-- start of INFORMATION SHOWN --

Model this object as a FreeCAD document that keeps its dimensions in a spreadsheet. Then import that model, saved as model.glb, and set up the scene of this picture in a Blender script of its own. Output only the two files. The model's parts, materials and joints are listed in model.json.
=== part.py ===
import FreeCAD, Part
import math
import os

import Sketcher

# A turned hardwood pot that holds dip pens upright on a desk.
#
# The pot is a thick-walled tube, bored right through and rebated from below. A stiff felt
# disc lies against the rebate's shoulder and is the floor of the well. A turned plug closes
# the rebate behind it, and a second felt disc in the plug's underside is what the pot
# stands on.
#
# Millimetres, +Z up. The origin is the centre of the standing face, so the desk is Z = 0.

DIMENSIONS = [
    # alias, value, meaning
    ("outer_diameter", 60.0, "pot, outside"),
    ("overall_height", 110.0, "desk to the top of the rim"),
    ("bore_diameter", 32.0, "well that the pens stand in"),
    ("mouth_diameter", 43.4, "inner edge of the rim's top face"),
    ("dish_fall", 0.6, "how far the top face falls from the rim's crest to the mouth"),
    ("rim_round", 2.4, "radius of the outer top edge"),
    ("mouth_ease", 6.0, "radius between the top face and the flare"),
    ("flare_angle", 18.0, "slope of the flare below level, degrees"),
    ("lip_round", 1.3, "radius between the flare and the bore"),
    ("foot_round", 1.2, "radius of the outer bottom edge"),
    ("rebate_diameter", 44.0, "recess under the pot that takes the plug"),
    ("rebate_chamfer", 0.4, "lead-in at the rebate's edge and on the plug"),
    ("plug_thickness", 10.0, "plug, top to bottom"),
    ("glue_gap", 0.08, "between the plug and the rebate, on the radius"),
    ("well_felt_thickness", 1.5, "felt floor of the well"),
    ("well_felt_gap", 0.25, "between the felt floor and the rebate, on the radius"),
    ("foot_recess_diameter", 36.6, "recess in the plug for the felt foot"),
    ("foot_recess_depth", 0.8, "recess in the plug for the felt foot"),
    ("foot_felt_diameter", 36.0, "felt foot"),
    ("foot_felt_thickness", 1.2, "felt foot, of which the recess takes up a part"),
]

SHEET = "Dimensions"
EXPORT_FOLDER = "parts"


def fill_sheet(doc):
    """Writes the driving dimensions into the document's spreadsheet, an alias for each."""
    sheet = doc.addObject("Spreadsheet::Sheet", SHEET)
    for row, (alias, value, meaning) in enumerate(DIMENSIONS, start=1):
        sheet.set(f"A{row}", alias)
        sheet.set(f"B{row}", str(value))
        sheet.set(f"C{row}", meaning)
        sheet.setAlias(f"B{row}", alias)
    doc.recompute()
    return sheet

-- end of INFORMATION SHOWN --

» WHAT THE TASK REQUIRES:
Restate, word for word and with nothing added, the lines from the first line of the listing through the one where "# Millimetres, +Z" stands.

» WORKED SOLUTION:
Model this object as a FreeCAD document that keeps its dimensions in a spreadsheet. Then import that model, saved as model.glb, and set up the scene of this picture in a Blender script of its own. Output only the two files. The model's parts, materials and joints are listed in model.json.
=== part.py ===
import FreeCAD, Part
import math
import os

import Sketcher

# A turned hardwood pot that holds dip pens upright on a desk.
#
# The pot is a thick-walled tube, bored right through and rebated from below. A stiff felt
# disc lies against the rebate's shoulder and is the floor of the well. A turned plug closes
# the rebate behind it, and a second felt disc in the plug's underside is what the pot
# stands on.
#
# Millimetres, +Z up. The origin is the centre of the standing face, so the desk is Z = 0.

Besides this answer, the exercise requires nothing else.